• Your objective
Hand back each line, unchanged, from the top down to the line where "from FreeCAD import Vector" sits.

++++

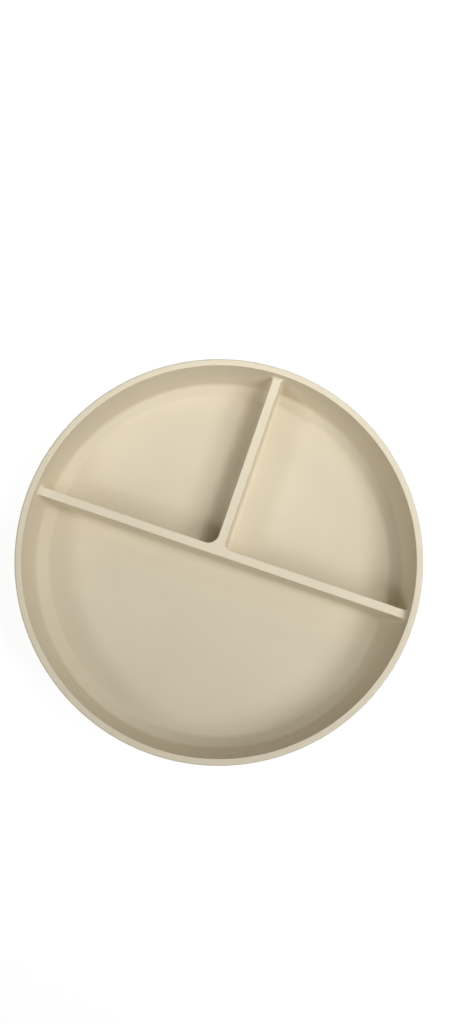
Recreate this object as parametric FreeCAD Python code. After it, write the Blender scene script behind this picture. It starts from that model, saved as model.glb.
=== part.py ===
import FreeCAD, Part
import math
import os
from FreeCAD import Vector

# A baby's divided suction plate, moulded in one piece of soft silicone.
# Millimetres, +Z up. The origin is on the table under the plate's centre.
# +X runs along the long divider and +Y along the short one.

# Tray
rim_diameter = 185.0
rim_thickness = 3.2
rim_crown = 0.3  # the rim's top is domed, this much higher in the middle than at its edges
tray_depth = 24.5
floor_thickness = 4.0
inner_draft = 11.0  # degrees from upright, for the face that the food touches
outer_draft = 5.0
slope_width = 5.1  # a slope runs round the floor and leads up to the wall
slope_rise = 3.6
slope_radius = 3.0  # the sweeps at the slope's foot and top
heel_bevel = 6.0  # the same corner on the outside

# Dividers, a T in plan
divider_width = 4.0
divider_drop = 4.5  # from the rim down to the top of the dividers
divider_draft = 1.5
divider_edge_radius = 0.35
divider_root_radius = 1.8
left_corner_radius = 5.0  # the two corners of the T, at the top of the dividers
right_corner_radius = 3.0
bar_offset = 3.4  # the long divider lies this far from the plate's centre, along +Y
stem_offset = -1.8  # the short divider's place along X

# Suction base, a cup that opens downwards and ends in a flat lip
base_height = 6.5  # from the table to the underside of the tray
lip_diameter = 126.0
lip_thickness = 1.6
lip_overhang = 2.2  # the lip's free edge, outside the skirt that carries it
land_inset = 0.8  # the flat that seals on the table reaches this far in under the skirt
cup_diameter = 100.0  # the inside of the cup, at the underside of the tray
neck_thickness = 6.0  # the cup's upright wall, where it joins the tray
neck_height = 2.5

# Tab on the lip, for peeling it off the table
tab_width = 18.0
tab_reach = 13.0  # past the lip
tab_corner_radius = 6.0
tab_root_radius = 5.0

# The roots of the dividers are sunk this deep in the floor and the wall.
bury = 1.0
# A rounded root takes at most this share of the tightest hollow that it runs through.
root_share = 0.8
# Edges that are closer than this count as one.
touch = 0.001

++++

• Exercise answer
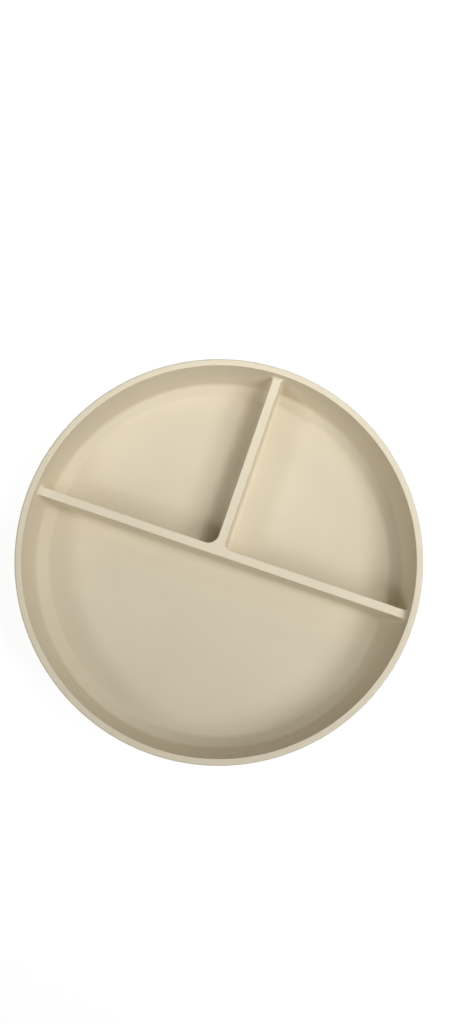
Recreate this object as parametric FreeCAD Python code. After it, write the Blender scene script behind this picture. It starts from that model, saved as model.glb.
=== part.py ===
import FreeCAD, Part
import math
import os
from FreeCAD import Vector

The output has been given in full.